Models should generally be pulled from the Hugging Face model hub. This can be done by either visiting the web page for the model card or using of one Hugging Face's Python packages. The latter is preferred as it stores files in a consistent manner in the cache directory. E.g.,
from transformers import pipeline
pipeline(
task='text-generation',
model='meta-llama/Meta-Llama-3-8B',
token=<token>,
revision=<revision>,
)
# or
from transformers import AutoTokenizer, AutoModelForCausalLM
tokenizer = AutoTokenizer.from_pretrained('meta-llama/Meta-Llama-3-8B')
model = AutoModelForCausalLM('meta-llama/Meta-Llama-3-8b')
# or
from huggingface_hub import shapshot_download
snapshot_download(repo_id="meta-llama/Meta-Llama-3-8B")
These commands store models files to ~/.cache/huggingface/hub/
by default. You can
modify the directory by setting HF_HOME
in the local environment or providing a
cache_dir
argument (where applicable). After the model files are downloaded, they
should be moved to a shared cache directory, e.g., /scratch/gpfs/blackfish/models
,
and permissions on the new model directory should be updated to 755
(recursively)
to allow all users read and execute.
The application and command-line interface (CLI) pull their settings from environment variables and/or (for the application) arguments provided at start-up. The most important environment variables are:
BLACKFISH_HOST = '127.0.0.1' # host for local instance of the Blackfish app
BLACKFISH_PORT = 8000 # port for local instance of the Blackfish app
BLACKFISH_HOME_DIR = '~/.blackfish' # location to store application data
The CLI uses "profiles.cfg" to store details of environments where Blackfish has been setup.

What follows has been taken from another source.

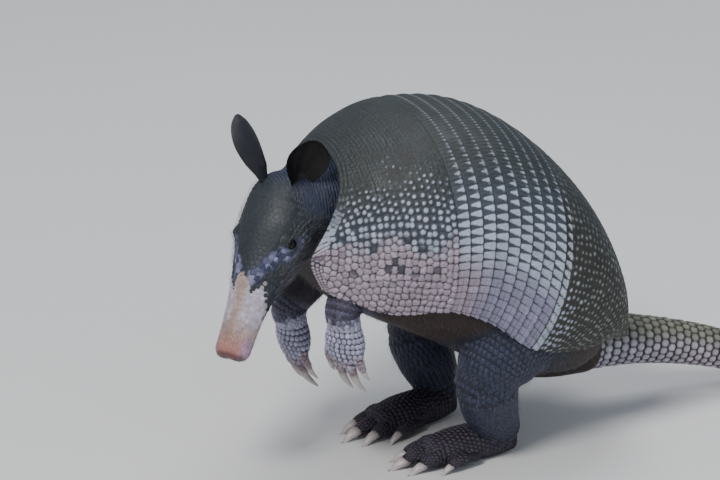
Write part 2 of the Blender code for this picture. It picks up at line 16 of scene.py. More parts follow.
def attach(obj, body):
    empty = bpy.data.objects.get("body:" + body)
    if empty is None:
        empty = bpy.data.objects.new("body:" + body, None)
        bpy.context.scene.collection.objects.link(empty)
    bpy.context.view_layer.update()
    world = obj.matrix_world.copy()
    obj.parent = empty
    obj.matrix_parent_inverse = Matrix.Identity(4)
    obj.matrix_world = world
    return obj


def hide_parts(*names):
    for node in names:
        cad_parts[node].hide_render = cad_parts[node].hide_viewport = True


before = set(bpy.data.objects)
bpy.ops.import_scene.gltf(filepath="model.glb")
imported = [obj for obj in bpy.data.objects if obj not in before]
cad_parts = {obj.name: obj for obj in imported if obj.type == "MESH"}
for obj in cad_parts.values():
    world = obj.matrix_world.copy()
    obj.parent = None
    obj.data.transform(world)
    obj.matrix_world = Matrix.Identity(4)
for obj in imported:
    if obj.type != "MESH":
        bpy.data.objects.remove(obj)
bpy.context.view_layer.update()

bl_info = {
    "name": "Armadillo looks",
    "version": (1, 0, 0),
    "blender": (4, 5, 0),
    "location": "View3D > Sidebar > Armadillo",
    "description": "Shell scutes, skin, scales, hair and stage of an armadillo",
    "category": "Add Mesh",
}

# ---- Driving sizes, in metres and degrees, in the body's own directions ----

MIDDLE = np.array((0.0, 0.1153, 0.0))  # the box's middle, where the body's own y is 0 near the hip
UP = np.array((0.0, 0.0, 1.0))
MM = 0.001
SIDES = {"left": 1, "right": -1}

PLATE = 0.0030  # thickness of the shell
BAND_COUNT = 9
BAND_LENGTH = 1.06  # length of a band over the step to the next one, which it overlaps
FRONT_GRID = (124, 440)  # points along and across the front shield
REAR_GRID = (176, 400)
BAND_GRID = (26, 600)
ROWS_INSIDE = 8  # rows of points inside a shield, which is coarser there

# Stations of the shell: (back y, back z, edge y, edge z, half width, bow)
STATIONS = {
    "before": (-0.1185, 0.194, -0.121, 0.142, 0.039, 0.0),
    "rim": (-0.0955, 0.2195, -0.103, 0.130, 0.053, 0.0),
    "shoulder": (-0.069, 0.2325, -0.074, 0.121, 0.076, 0.0),
    "first_band": (-0.0370, 0.2385, -0.038, 0.121, 0.090, 0.0),
    "waist": (0.007, 0.2330, -0.009, 0.109, 0.093, 0.003),
    "last_band": (0.0470, 0.2105, 0.020, 0.087, 0.092, 0.006),
    "rump": (0.083, 0.171, 0.047, 0.078, 0.085, 0.006),
    "croup": (0.106, 0.123, 0.075, 0.073, 0.072, 0.003),
    "tail_hole": (0.117, 0.072, 0.098, 0.070, 0.050, 0.0),
}
WIDEST_AT = 0.34  # height share at which a slice is widest
EDGE_TUCK = 0.13  # share of the half width by which the shell's edge turns in
SQUARENESS = 2.25  # power of the superellipse over the back
SLICE_SIZE = (0.125, 0.091)  # height and half width of a middling slice, for even spacing on it
LOBE_REACH = 0.95  # how far the rim bulges towards the station before it
LOBE_AT = 0.24  # height share of that lobe's middle

# Scutes of the shell, in mm. A pitch pair is the one round the body and the one along it.
FRONT_PITCH = (5.0, 4.5)
PEBBLE_PITCH = (2.9, 2.6)  # high on the back
RIM_PITCH = (3.7, 2.9)
RIM_ROWS = (7.4, 8.6)  # from the rim, where its narrow rows end
REAR_PITCH = (5.2, 4.6)
FIRST_ROW = (0.8, 6.2)  # start and length of the rear shield's first row
FIRST_ROW_PITCH = 6.3
BAND_PITCH = (5.6, 0.8)  # on the first band, and what is added by the fourth
RIDGE_PITCH = 3.3  # narrow ridges high on the bands
# Radii in mm of the front shield's pale scutes, at height shares
DOT_RADII = ([0.0, 0.34, 0.42, 0.52, 0.64, 0.74, 0.84], [2.6, 2.5, 1.95, 1.62, 1.32, 0.95, 0.4])
# Wedges of the bands, at height shares: width at the rear, width at the apex, start of the apex
WEDGE_WIDTHS = ([0.0, 0.34, 0.55, 0.72, 0.86, 1.0], [0.96, 0.95, 0.86, 0.55, 0.30, 0.2])
WEDGE_ROOTS = ([0.0, 0.22, 0.36, 0.50, 0.65], [0.95, 0.80, 0.45, 0.18, 0.0])
WEDGE_STARTS = ([0.0, 0.5, 0.75, 0.9], [0.0, 0.05, 0.5, 0.7])

# Middle of the belly under each station: (y, z)
BELLY = [
    (-0.124, 0.155),
    (-0.104, 0.124),
    (-0.074, 0.105),
    (-0.036, 0.084),
    (-0.008, 0.070),
    (0.020, 0.058),
    (0.044, 0.047),
    (0.070, 0.042),
    (0.094, 0.046),
]
UNDER_PLATE = 0.0014  # from the shell's inside to the skin

HEAD_AT = (0.008, -0.131, 0.200)
HEAD_TURN = 33.0
HEAD_NOD = 54.0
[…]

Generally, Blackfish will be setup up on a local environment, i.e., a laptop, as well
as a remote environment, e.g., an HPC cluster. When running commands, you can tell the
CLI which of these environments to use with the --profile
option. For example, you might
start a service on a remote HPC cluster like so:
blackfish run --profile hpc ...
This command tells the local CLI to start a service using the information stored in the
hpc
profile. The hpc
profile might look something like this:
[hpc]
type='slurm'
host='<cluster>.<university>.edu'
user='<user>'
home_dir='/home/<user>/.blackfish'
cache_dir='/scratch/gpfs/<user>/'
The type
field indicates that this profile corresponds to an HPC cluster running the
Slurm job manager. Services started with this profile will have their job_type
set to
slurm
and use the host
, user
, 'home_dir' and 'cache_dir' specified in the profile.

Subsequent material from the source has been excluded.